Friday, October 11, 2013

Attract Women Now

The ‘Why?’ Question

I know you’d do anything you could to get her, but to get her you have to first do everything you can for yourself.
What gets lost in most of the dating advice out there, and what is so fundamentally important to your happiness and success with the women you meet, is why you behave in certain ways rather than others.
In communication, what motivates your behavior is just as important as the behavior itself.
We all have known someone who was too “try hard,” someone who seemed desperate for the attention or validation of those around them. Maybe it was a guy at work who needed to always be right, or a girl who complained about everything so people would feel sorry for her, or the friend who did crazy things to impress his friends and be cool.
Likely these people annoyed you and they annoyed women.
When it comes to being non-needy, if you are trying to be non-needy so you can be more attractive, then you’re paradoxically being needy. I know that sentence probably made your brain explode, so let’s try it again.
You should adopt non-needy behaviors because you care about yourself and want to improve yourself. Attracting women should be a side-effect of that desire.
If you attempt to adopt non-needy behaviors in an attempt to impress others, you are still being needy. You are faking it, and you will eventually be exposed. The only way to develop a genuine attraction through women is by genuinely investing in yourself.
When it comes to expressing sexual desire openly, if you’re doing it because you think it’s what a woman wants to hear, then your actions are going to come across as inauthentic and she will not trust you. If you treat telling a woman she’s beautiful or sexy and want to sleep with her as a “line” or a “strategy” to be memorized or adopted, then women will smell your neediness like a rank pair of underwear and turn you down.
Expressing sexual desire is an internal process. It’s a process of removing your internal barriers to sharing your sexuality with others. Recognize that you will be rejected and turned down by a lot of women regardless of whatever you do.

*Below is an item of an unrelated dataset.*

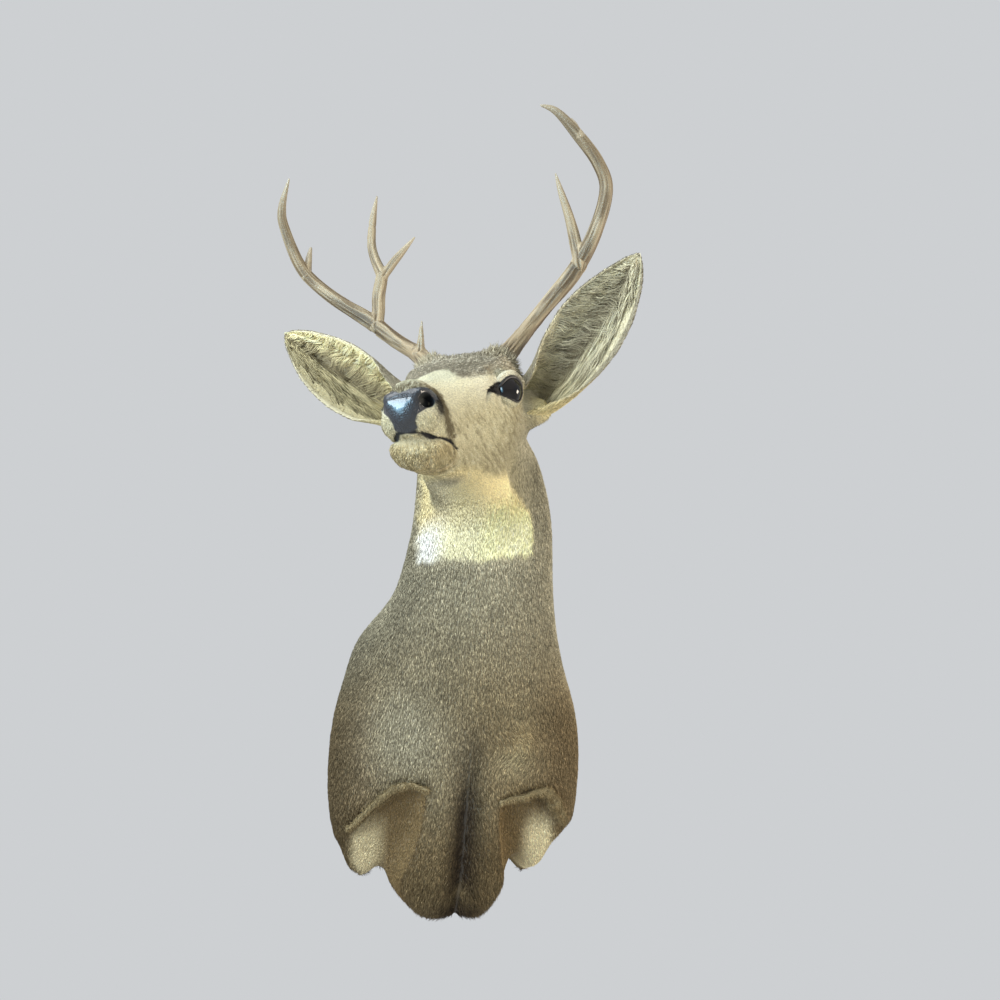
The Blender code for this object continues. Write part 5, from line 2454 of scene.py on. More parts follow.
@dataclass(frozen=True)
class Antler:
    """One antler: stems fused into one, grooved along their length."""

    side: Side
    stems: tuple[Table, ...]
    nodes: tuple[str, ...]
    voxel: float = 0.0013

    def nearest(self, points: Array) -> tuple[Array, Array, Array, Array]:
        """For each point: distance along its stem, angle round it, radius, and height up.

        Args:
            points: The vertices.

        Returns:
            The four, with a number for each point.
        """
        lines = []
        for table in self.stems:
            rows = sampled(table, 10 * len(table))
            path = unit(np.gradient(rows[:, :3], axis=0))
            length = np.concatenate(((0,), np.cumsum(np.linalg.norm(np.diff(rows[:, :3], axis=0), axis=1))))
            lines.append(np.column_stack((rows, path, length)))
        line = np.concatenate(lines)
        local = POSE.to_head(points)
        gap = (local**2).sum(1)[:, None] - 2 * local @ line[:, :3].T + (line[:, :3] ** 2).sum(1)
        best = line[np.argmin(gap, axis=1)]
        offset = local - best[:, :3]
        side = unit(np.cross(best[:, 4:7], np.array((0.1, 0.9, 0.3))))
        other = np.cross(best[:, 4:7], side)
        angle = np.arctan2((offset * side).sum(1), (offset * other).sum(1))
        return best[:, 7], angle, best[:, 3], local[:, 2]

    def build(self) -> bpy.types.Object:
        """Fuses the stems, then cuts grooves and beads that fade towards the tips.

        Groove depth is noise in angle and length, long along the stem and narrow across it.

        Returns:
            The piece.
        """
        stems = [head_tube(table, 10 * len(table), 20) for table in self.stems]
        points, triangles = fused("antler", stems, self.voxel)
        points = relax(points, edges_of(triangles), 0.6, 5)
        normals = normals_of(points, triangles)
        length, angle, radius, height = self.nearest(points)
        place = np.stack((np.cos(angle) * 2.2, np.sin(angle) * 2.2, length / 0.062), -1)
        groove = lattice_noise(place, 0.55, 31) + 0.5 * lattice_noise(place, 0.27, 32)
        stripe = lattice_noise(place * (0.42, 0.42, 0.5), 0.55, 34)
        bead = lattice_noise(points, 0.0042, 33)
        rough = smooth(0.30, 0.06, height) * 0.8 + 0.2
        burr = smooth(0.010, 0.0, np.abs(length - 0.022)) * (radius > 0.0115)
        push = 0.0013 * groove * rough + 0.0006 * np.maximum(bead, 0) * smooth(0.16, 0.05, height)
        push += 0.0022 * burr * (1 + 0.6 * bead)
        thick = smooth(0.0016, 0.005, radius)
        points = points + normals * (push * thick)[:, None]
        mesh = new_mesh("antler", points, triangles)
        weigh(mesh, "tip", smooth(0.0075, 0.0028, radius))
        weigh(mesh, "groove", np.clip(0.5 + 0.9 * groove, 0, 1))
        weigh(mesh, "stripe", np.clip(0.5 + 1.1 * stripe, 0, 1))
        weigh(mesh, "root", smooth(0.16, 0.05, height))
        name = "antler_" + self.side.word
        piece = new_piece(name, mesh, AntlerFinish(name).material())
        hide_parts(*self.nodes)
        return piece


@dataclass(frozen=True)
class AntlerFinish:
    """Weathered antler: brown in the grooves, tan on the ridges, ivory at the tips."""

    name: str

    def material(self) -> bpy.types.Material:
        """Colour from the grooves, the stem's height and two scales of noise.

        Returns:
            The material.
        """
        g = Graph(self.name + "_bone", 0.5, Specular_IOR_Level=0.45)
        place = g.place()
        groove = g.attribute("groove")
        blotch = g.noise(0.02, 3.0, place)
        fine = g.noise(0.0016, 4.0, place)
        ridge = g.mixed(groove, (0.098, 0.066, 0.034, 1), (0.49, 0.415, 0.270, 1))
        pale = g.mixed(g.attribute("stripe"), g.scaled(ridge, 0.30 + blotch * 0.3), ridge)
        brown = g.mixed(groove, (0.030, 0.019, 0.010, 1), (0.34, 0.26, 0.155, 1))
        stem = g.mixed(g.math("MULTIPLY", g.attribute("root"), 0.8), pale, brown)
        stem = g.mixed(blotch * 0.4, stem, (0.27, 0.185, 0.080, 1))
        ivory = g.mixed(fine, (0.33, 0.275, 0.175, 1), (0.47, 0.41, 0.29, 1))
        colour = g.mixed(g.attribute("tip") * 0.9, stem, ivory)
        g.feed("Base Color", g.scaled(colour, 0.80 + fine * 0.40))
        g.feed("Roughness", 0.62 - g.attribute("tip") * 0.22 - groove * 0.10)
        g.bump(fine * 0.6 + groove * 0.4, 0.0010, 0.8)
        return g.material


# ---------------------------------------------------------------- coat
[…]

Accept this and appreciate it. But if you measure success with women by lack of rejection, then you will always be disappointed. If you measure success with women by the enjoyment and honesty of your interactions with them, then you can easily have a 100% success rate.
This is an internal and emotional process, not an external behavioral one. The external behaviors are an internal side effect, not the cause of the attraction.
And becoming an attractive man of status is a process of investing in yourself and caring about yourself. Again, this is an internal and emotional process — how you feel about yourself, how you perceive yourself, how much you care about yourself — and bringing beautiful women into your life is a side-effect of that internal investment.
External investment will lead you nowhere. At best, it will bring superficial or dysfunctional relationships, and at worst it will bring you absolutely nothing. Yes, absolutely nothing.